I have finished tracing the first camp shirt pattern I want to try, so I may start with the sleeves today to see if I need to adjust the bicep fit. 

I did find an older Simplicity 8634 peasant blouse pattern that I loved and saved from the 70's that I may want to add to my SWAP.  I still have a Mexican peasant blouse that I wear in the summer that is at least 45 years old and still going strong.  Looked at the Folkwear Old Mexico dress pattern, but not sure I would actually take the time to make more than one. 
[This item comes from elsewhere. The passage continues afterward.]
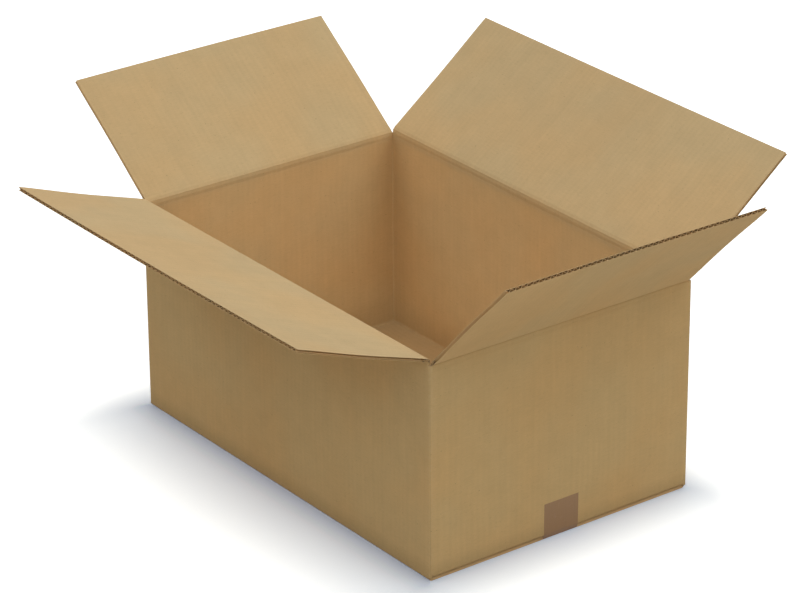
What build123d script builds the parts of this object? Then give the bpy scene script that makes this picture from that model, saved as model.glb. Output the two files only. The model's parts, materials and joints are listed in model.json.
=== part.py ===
"""An open corrugated carton: one folded sheet with four hinged top flaps and a taped bottom.

The sheet is the usual slotted case. Its four walls stand as a tube with folded corners, closed by a
glue tab inside one corner. Below, the two short flaps fold in first and the two long flaps close
under them, edge to edge, and a strip of tape holds that seam. The four top flaps stand open, each at
its own lean, on crushed creases. X runs along the long walls, Y along the short ones, and the origin
is at the middle of the underside. Front is the -Y side and right is the +X side.
"""

from build123d import *
from math import cos, radians, sin
import os

# Driving dimensions, in millimetres
outer_length = 569.0
outer_width = 376.0
crease_height = 273.0  # underside to the long flaps' crease
board = 4.0  # corrugated board, both liners and the flutes between them
sheet_clearance = 0.3  # between two sheets that pass or lie on each other
flap_meeting_gap = 1.0  # between the two long flaps where they close edge to edge

# Lean of each open top flap, in degrees outward from upright
front_long_lean = 70.4
back_long_lean = 52.0
left_short_lean = 53.6
right_short_lean = 44.3

# Corrugation, seen at the cut edges of the flaps
flute_pitch = 7.9
liner = 0.4
flute_web = 0.35
flute_crest = 1.6
flute_reach = 15.0  # how far in from the free edge the channels are open
side_groove = 1.5  # half a flute laid open by the cut along each side edge

# Creases: the board is crushed to a thin strip on the fold line
crush_width = 6.0
crease_nose = 0.5
lip_gap = 1.25  # fold line down to the wall's crushed lip
lip_start = 5.0  # fold line down to where the wall starts to thin
lip_half = 0.15

# Folds of the walls and bottom
fold_radius = 3.5
bottom_fold = 3.0
bottom_slot = 2.0  # the long bottom flaps stop this far short of the end walls' faces
glue_tab_width = 35.0
glue_tab_thickness = 3.0
glue_tab_trim = 14.0  # the tab's ends are cut back and slanted by this much
joint_groove = 1.6

# Packing tape
tape_width = 50.0
tape_thickness = 0.15
tape_rise = 46.0  # up each end wall
tape_contact = 2.1  # start of the end walls' lower folds up to where the drawn tape meets them

# Worked-out sizes
inner_length = outer_length - 2 * board
inner_width = outer_width - 2 * board
short_crease_height = crease_height - board - sheet_clearance
slot_inset = board + sheet_clearance
long_flap_span = outer_length - 2 * slot_inset
short_flap_span = outer_width - 2 * slot_inset
flap_depth = (outer_width - board - flap_meeting_gap) / 2
wall_tube_top = short_crease_height - crush_width
inner_layer_floor = board + sheet_clearance
short_flap_end = outer_length / 2 - board / 2 - flap_depth

up = Vector(0, 0, 1)


def top_flap(outward, wall_offset, fold_height, span, lean):
    """One top flap, standing at its lean on the fold line, with its cut edges open."""
    rise = outward * sin(radians(lean)) + up * cos(radians(lean))
    along = outward.cross(up)
    fold_line = outward * wall_offset + up * fold_height
    section_plane = Plane(origin=fold_line, x_dir=rise, z_dir=along)
    edge_plane = Plane(origin=fold_line + rise * flap_depth, x_dir=along, z_dir=rise)

    cell_height = board - 2 * liner - flute_web
    slant_run = flute_pitch / 2 - flute_crest
    slant_height = board - 2 * liner
    web_across = flute_web * (slant_run**2 + slant_height**2) ** 0.5 / slant_height
    cell_base = flute_pitch - flute_crest - web_across
    cell_top = cell_base - 2 * slant_run * cell_height / slant_height
    flute_count = int((span - 2 * side_groove - cell_base) // flute_pitch) + 1

    with BuildPart() as flap:
        # The board, thinned to a round nose on the fold line
        with BuildSketch(section_plane):
            with BuildLine():
                nose = ThreePointArc((0, crease_nose), (-crease_nose, 0), (0, -crease_nose))
                Polyline(
                    nose @ 1,
                    (crush_width, -board / 2),
                    (flap_depth, -board / 2),
                    (flap_depth, board / 2),
                    (crush_width, board / 2),
                    nose @ 0,
                )
            make_face()
        extrude(amount=span / 2, both=True)

        # Open flutes along the free edge: channels on the two liners by turns
        with BuildSketch(edge_plane):
            for facing, count in ((-1, flute_count), (1, flute_count - 1)):
                base_line = facing * (board / 2 - liner)
                top_line = base_line - facing * cell_height
                with GridLocations(flute_pitch, flute_pitch, count, 1):
                    Polygon(
                        (-cell_base / 2, base_line),
                        (cell_base / 2, base_line),
                        (cell_top / 2, top_line),
                        (-cell_top / 2, top_line),
                        align=None,
                    )
        extrude(amount=-flute_reach, mode=Mode.SUBTRACT)

        # The side cuts run along a flute, so each lays a groove open between the liners
        for side in (-1, 1):
            with BuildSketch(section_plane.offset(side * span / 2)):
                with Locations(((crush_width + flap_depth) / 2, 0)):
                    Rectangle(flap_depth - crush_width, board - 2 * liner)
            extrude(amount=-side * side_groove, mode=Mode.SUBTRACT)
    return flap.part


# The walls that carry the top flaps: outward direction, middle of the board, fold height, flap span
front_wall = (Vector(0, -1, 0), outer_width / 2 - board / 2, crease_height, long_flap_span)
back_wall = (Vector(0, 1, 0), outer_width / 2 - board / 2, crease_height, long_flap_span)
left_wall = (Vector(-1, 0, 0), outer_length / 2 - board / 2, short_crease_height, short_flap_span)
right_wall = (Vector(1, 0, 0), outer_length / 2 - board / 2, short_crease_height, short_flap_span)

os.makedirs("parts", exist_ok=True)

# Box body: walls, glue tab and the four closed bottom flaps, folded from one sheet
with BuildPart() as box_body:
    # Four walls, folded at three corners; the fourth is the glued joint, left square
    with BuildSketch(Plane.XY.offset(board)) as wall_tube:
        Rectangle(outer_length, outer_width)
        joint_corner = (outer_length / 2, outer_width / 2)
        folded_corners = wall_tube.vertices().sort_by_distance(joint_corner)[1:]
        fillet(folded_corners, radius=fold_radius)
        Rectangle(inner_length, inner_width, mode=Mode.SUBTRACT)
    extrude(amount=wall_tube_top - board)

    # Corner posts up to the slot roots, left and right of each flap
    with BuildSketch(Plane.XY.offset(wall_tube_top)) as corner_posts:
        add(wall_tube.sketch)
        Rectangle(long_flap_span, 2 * outer_width, mode=Mode.SUBTRACT)
        Rectangle(2 * outer_length, short_flap_span, mode=Mode.SUBTRACT)
    extrude(amount=short_crease_height - lip_gap - wall_tube_top)

    # Wall tops, thinned to a crushed lip under each crease
    for outward, wall_offset, fold_height, span in (front_wall, back_wall, left_wall, right_wall):
        fold_line = outward * wall_offset + up * fold_height
        tube_end = wall_tube_top - fold_height
        with BuildSketch(Plane(origin=fold_line, x_dir=up, z_dir=outward.cross(up))):
            with BuildLine():
                Polyline(
                    (tube_end, -board / 2),
                    (-lip_start, -board / 2),
                    (-lip_gap, -lip_half),
                    (-lip_gap, lip_half),
                    (-lip_start, board / 2),
                    (tube_end, board / 2),
                    close=True,
                )
            make_face()
        extrude(amount=span / 2, both=True)

    # Outer bottom layer: the long flaps, folded round under the long walls to a seam on y = 0
    with BuildSketch(Plane.YZ) as long_bottom_flaps:
        with BuildLine():
            fold = RadiusArc((outer_width / 2 - board, 0), (outer_width / 2, board), -board)
            Polyline(
                fold @ 1,
                (flap_meeting_gap / 2, board),
                (flap_meeting_gap / 2, 0),
                fold @ 0,
            )
        make_face()
        mirror(about=Plane.YZ)
    extrude(amount=outer_length / 2 - bottom_slot, both=True)

    # Inner bottom layer: the short flaps, folded in above the long ones
    with BuildSketch(Plane.XY.offset(inner_layer_floor)) as short_bottom_flaps:
        Rectangle(outer_length - 2 * board, inner_width)
        Rectangle(2 * short_flap_end, inner_width, mode=Mode.SUBTRACT)
    extrude(amount=board)

    # The short walls' lower folds, and the hairline between the two layers
    with BuildSketch(Plane.XZ) as short_wall_folds:
        with BuildLine():
            turn = RadiusArc(
                (outer_length / 2 - bottom_fold, inner_layer_floor),
                (outer_length / 2, inner_layer_floor + bottom_fold),
                -bottom_fold,
            )
            Polyline(
                turn @ 1,
                (outer_length / 2 + board, inner_layer_floor + bottom_fold),
                (outer_length / 2 + board, board),
                (short_flap_end, board),
                (short_flap_end, inner_layer_floor),
                turn @ 0,
            )
        make_face()
        mirror(about=Plane.YZ)
    extrude(amount=inner_width / 2, both=True, mode=Mode.SUBTRACT)

    # Glue tab: the back wall's end, carried round inside the right wall with slanted ends
    tab_face = Plane(origin=(inner_length / 2, inner_width / 2, 0), x_dir=(0, -1, 0), z_dir=(-1, 0, 0))
    tab_low = inner_layer_floor + board + sheet_clearance
    tab_high = short_crease_height - crush_width
    with BuildSketch(tab_face) as glue_tab:
        with BuildLine():
            Polyline(
                (0, tab_low),
                (0, tab_high),
                (glue_tab_width, tab_high - glue_tab_trim),
                (glue_tab_width, tab_low + glue_tab_trim),
                close=True,
            )
        make_face()
    extrude(amount=glue_tab_thickness)

    # Open line of the glued joint, where the right wall's raw edge meets the folded back wall
    with BuildSketch(Plane.XY.offset(board)) as joint_line:
        with Locations((outer_length / 2 - board, outer_width / 2)):
            Rectangle(joint_groove, joint_groove, rotation=45)
    extrude(amount=crease_height, mode=Mode.SUBTRACT)

    # The tape lies pressed into the underside, level with it
    with BuildSketch(Plane.XY) as tape_bed:
        Rectangle(outer_length, tape_width)
    extrude(amount=tape_thickness, mode=Mode.SUBTRACT)
box_body.part.label = "box_body"
export_step(box_body.part, "parts/box_body.step")

# Bottom tape: one strip along the seam, drawn up the middle of both end walls
with BuildPart() as bottom_tape:
    # Drawn straight from the long flaps' ends to the walls, just clear of the folds between
    flap_end = outer_length / 2 - bottom_slot
    wall_contact = inner_layer_floor + tape_contact
    with BuildSketch(Plane.XZ):
        with BuildLine():
            Polyline(
                (-outer_length / 2, tape_rise),
                (-outer_length / 2, wall_contact),
                (-flap_end, tape_thickness),
                (flap_end, tape_thickness),
                (outer_length / 2, wall_contact),
                (outer_length / 2, tape_rise),
            )
            offset(amount=tape_thickness, side=Side.RIGHT)
        make_face()
    extrude(amount=tape_width / 2, both=True)
bottom_tape.part.label = "bottom_tape"
export_step(bottom_tape.part, "parts/bottom_tape.step")

# Top flaps
for name, wall, lean in (
    ("front_long_flap", front_wall, front_long_lean),
    ("back_long_flap", back_wall, back_long_lean),
    ("left_short_flap", left_wall, left_short_lean),
    ("right_short_flap", right_wall, right_short_lean),
):
    flap = top_flap(*wall, lean)
    flap.label = name
    export_step(flap, f"parts/{name}.step")
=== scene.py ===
"""Looks of an open corrugated carton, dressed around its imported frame.

The carton is one folded sheet of kraft board with four top flaps standing open and a strip of brown
tape under its bottom. Every size is read from the frame or worked out from the board's own make-up,
and every piece is built in metres in the frame's place.
"""

from __future__ import annotations

import json
import logging
import math
from collections.abc import Iterable
from dataclasses import dataclass
from enum import Enum

import bmesh
import bpy
import numpy as np
from mathutils import Matrix, Vector

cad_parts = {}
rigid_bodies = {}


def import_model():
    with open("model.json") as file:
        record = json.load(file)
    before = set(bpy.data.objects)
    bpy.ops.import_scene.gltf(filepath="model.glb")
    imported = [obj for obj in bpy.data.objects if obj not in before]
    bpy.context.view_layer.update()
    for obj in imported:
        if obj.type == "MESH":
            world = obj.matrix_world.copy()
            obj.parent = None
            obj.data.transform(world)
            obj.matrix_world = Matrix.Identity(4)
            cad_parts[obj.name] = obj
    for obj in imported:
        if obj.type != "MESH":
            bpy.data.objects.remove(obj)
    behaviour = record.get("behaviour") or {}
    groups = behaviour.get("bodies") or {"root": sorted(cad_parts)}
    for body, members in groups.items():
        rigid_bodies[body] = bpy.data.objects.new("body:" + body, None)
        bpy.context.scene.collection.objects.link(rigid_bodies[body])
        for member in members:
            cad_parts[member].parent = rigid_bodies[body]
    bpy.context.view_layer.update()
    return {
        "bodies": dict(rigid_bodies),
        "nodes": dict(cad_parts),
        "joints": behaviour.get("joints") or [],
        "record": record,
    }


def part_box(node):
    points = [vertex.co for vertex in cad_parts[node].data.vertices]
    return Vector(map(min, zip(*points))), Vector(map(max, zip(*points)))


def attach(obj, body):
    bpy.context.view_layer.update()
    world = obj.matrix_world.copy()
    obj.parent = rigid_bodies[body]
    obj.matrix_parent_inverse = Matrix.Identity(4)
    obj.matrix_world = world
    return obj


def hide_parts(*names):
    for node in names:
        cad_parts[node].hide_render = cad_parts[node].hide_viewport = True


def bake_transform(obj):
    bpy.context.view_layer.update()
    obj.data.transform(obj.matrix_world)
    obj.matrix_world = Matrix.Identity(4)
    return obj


log = logging.getLogger("carton")

MM = 0.001
UP = Vector((0.0, 0.0, 1.0))
BODY = "box"
Socket = bpy.types.NodeSocket
Colour = tuple[float, float, float]


class Side(Enum):
    """The four top flaps, by the name of their node and body."""

    FRONT_LONG = "front_long_flap"
    BACK_LONG = "back_long_flap"
    LEFT_SHORT = "left_short_flap"
    RIGHT_SHORT = "right_short_flap"

    @property
    def hinge(self) -> str:
        """Name of the joint that carries the flap."""
        return self.value.replace("_flap", "_crease")


class Face(Enum):
    """What a face of the board shows; the value is its material slot on a piece."""

    OUTSIDE = 0
    INSIDE = 1
    CUT = 2
    # Painted shade: a dark paper where open flutes and recessed ends are only in shade
    HOLLOW = 3
    FLUTED = 4


@dataclass(frozen=True)
class Board:
    """Make-up of the corrugated board, in metres."""

    thickness: float = 4.0 * MM
    paper: float = 0.36 * MM
    pitch: float = 7.9 * MM
    crushed: float = 1.1 * MM
    crush_width: float = 6.0 * MM
    sheet_gap: float = 0.3 * MM

    @property
    def half(self) -> float:
        """Half the board's thickness."""
        return self.thickness / 2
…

Still need to go fabric shopping for my SWAP as my stash is mainly quilting cottons. I did go to the local Jo-Anns to pick up some interfacing and fabric for two tops.  I could drive out to Mood Fabrics in Los Angeles, but it's a 9 hour drive one way.
   

Seaglass

I learned a lot from the photos the Mr. took of me in my test top.  Things I didn't even think about: brush hair before taking picture, don't take picture in a hallway where we haven't replaced the baseboards yet, don't take a picture in garding pants and shoes, maybe it's time for a haircut, put dogs in other room so they don't photobomb picture, consider getting serious about loosing weight.

More importantly, I realized I need to do a sway back adjustment.  SO much pooling of fabric! I've never noticed that before because I don't look too closely at my backside. Also, I NEVER wear a sleeveless shirt outside without a sweater or over shirt as I need extra sun protection. If I cover the fitting issue with my hair, does it really exist?  (OK , I know that it does.)

Have a question for all you experts out there.  When making a sway back adjustment, taking a tuck in the back pattern piece from the center and tapering to the side seam, do you then true up the bottom so the hem is even....or does that just add back the fabric you just took out?

Rather than sitting still and licking my wounds, I redrafted the peasant blouse pattern and cut out a sample garment.  All ready to sit down and start sewing. It will be interesting to see if the sway back issue reappears on this top.  Not to worry, I made it in daughter #2's favorite color.  Most of you call them muslins or toiles, I call them unexpected gifting opportunities.